Kisah itu mengalir bukan tanpa maksud. Di ujung kisah, ia memberi motivasi untuk tangguh hidup bersama bencana.
”Semua orang yang ada di sekolah ini merasakan bencana itu, bapak takut, guru yang lain juga. Tetapi mau sampai kapan sedih terus. Kita harus terus berjalan lebih jauh,” katanya.
Seusai bercerita, Wiji kembali menawarkan kesempatan bercerita ke anak muridnya. Namun, semuanya diam. Beberapa menundukkan kepalanya.
Hingga akhirnya, Wiji meminta Oktavianto (15), yang kebetulan pagi itu tidak mengenakan seragam, untuk maju ke depan dan menceritakan pengalamannya. Oktavianto adalah murid kelas IX yang tinggal di daerah dekat Perumnas Balaroa, Palu Barat, Kota Palu.
Dengan malu-malu, Anto memberanikan diri maju. Tangannya dikepal, seperti menguatkan mental. Namun, tetap saja suaranya sulit keluar lantang.
”Saya...,” belum selesai kata-kata itu keluar, Wiji meminta agar Anto mengeraskan lagi suaranya.
Dengan suara lebih kencang, ia pun bercerita, ”Saya takut. Lantai rumah saya bergerak, saya dengar bunyi keras sekali. Saya dengar teriakan ayah saya, lari-lari. Makanya, saya secepat mungkin lari,” ungkapnya.
”Saya lari, tetapi jatuh terus, saya sempat berguling di aspal yang sudah tak jelas lagi bentuknya. Habis itu sampai di ujung gang, saya berhenti. Saat lihat ke belakang, rumah-rumah sudah hancur,” katanya.
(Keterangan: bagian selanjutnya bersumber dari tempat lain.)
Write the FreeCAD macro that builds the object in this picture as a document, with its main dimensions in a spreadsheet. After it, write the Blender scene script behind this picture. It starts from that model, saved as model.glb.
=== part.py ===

Anto sempat tak ingin melanjutkan ceritanya. Wajahnya datar, sedikit pucat. Dia lama terdiam sebelum kembali bersuara. ”Yang penting keluarga saya selamat semua. Untung saja,” ujarnya.
Tempat terbaik
Kepala Dinas Pendidikan dan Kebudayaan Sulteng Irwan Lahace mengatakan, sekolah menjadi tempat tepat memulihkan diri. Peran guru dan teman-teman sebaya berpotensi menenangkan jiwa yang dilanda trauma. Oleh karena itu, ia berharap banyak pihak terus membantu kegiatan belajar-mengajar terus berlangsung.
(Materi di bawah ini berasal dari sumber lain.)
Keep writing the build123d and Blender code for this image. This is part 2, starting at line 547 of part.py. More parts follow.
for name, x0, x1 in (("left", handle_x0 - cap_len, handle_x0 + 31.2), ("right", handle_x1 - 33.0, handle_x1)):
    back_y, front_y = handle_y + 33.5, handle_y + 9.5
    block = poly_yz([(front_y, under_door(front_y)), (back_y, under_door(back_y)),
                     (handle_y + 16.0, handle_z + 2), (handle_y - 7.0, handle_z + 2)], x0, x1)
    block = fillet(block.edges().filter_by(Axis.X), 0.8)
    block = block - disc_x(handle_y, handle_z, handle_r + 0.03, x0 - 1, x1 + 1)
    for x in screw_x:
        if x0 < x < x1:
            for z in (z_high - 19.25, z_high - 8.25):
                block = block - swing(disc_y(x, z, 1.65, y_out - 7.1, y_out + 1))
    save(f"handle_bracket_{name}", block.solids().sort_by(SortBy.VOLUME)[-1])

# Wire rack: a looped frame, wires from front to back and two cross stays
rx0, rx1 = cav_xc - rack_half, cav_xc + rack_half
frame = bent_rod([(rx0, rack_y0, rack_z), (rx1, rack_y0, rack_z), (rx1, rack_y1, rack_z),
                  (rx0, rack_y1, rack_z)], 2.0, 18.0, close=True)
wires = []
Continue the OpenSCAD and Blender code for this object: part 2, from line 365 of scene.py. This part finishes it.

Akan tetapi, Irwan mengatakan, keinginan itu belum terwujud sempurna. Selain masih tanpa seragam dan buku pelajaran, hingga hari kedua masuk sekolah, tenda darurat bagi ratusan sekolah terdampak bencana belum tersedia. Dari sekitar 1.000 tenda yang dibutuhkan, baru 20 unit yang datang dan dipasang. Akibatnya, banyak sekolah masih belajar di lapangan. Ada juga yang nekat belajar di ruang kelas yang rusak.
”Banyak pihak yang berkomitmen membantu memberi tenda. Semoga janji itu cepat direalisasikan,” ujar Irwan.
Hari semakin siang saat tawa dan canda mulai mengganti rupa wajah muram Yuni. Kehadiran tiga sahabat terbaik, Ratna Handayani (15), Wulan Lestari (15), dan Muhammad Anggi, jadi obat sempurna. Saling berbagi pengalaman dengan teman sebaya terbukti manjur bagi Yuni. ”(Kita) Tidak boleh bersedih terus. Kita harus bangkit lagi,” ujar Ratna kepada Yuni.
Ratna bukan tanpa duka. Warga Petobo ini menyaksikan tanah seperti lautan menghanyutkan permukiman dan pepohonan. Bahkan, rumah Ratna pun kini tak jelas lagi di mana, hancur dimakan bumi.
Beberapa orang terdekatnya juga masih tanpa kabar. Adik kandung, tiga kakak sepupu, dan satu keponakan entah ada di mana. Namun, Ratna yakin semuanya adalah jalan Ilahi. Dia ikhlas dengan apa yang terjadi.
Seperti disengat ucapan Ratna, Yuni berusaha keras tegar. Di usia belia, ia mulai belajar ikhlas. Dia mengatakan, mungkin ada sisi baik dari Tuhan yang membiarkannya tetap hidup.
”Kesempatan ini akan digunakan sebaik-baiknya untuk menjadi manusia yang baik. Saya ingin menjadi guru agar bisa mengajak banyak orang terus waspada menghadapi bencana kelak,” kata Yuni.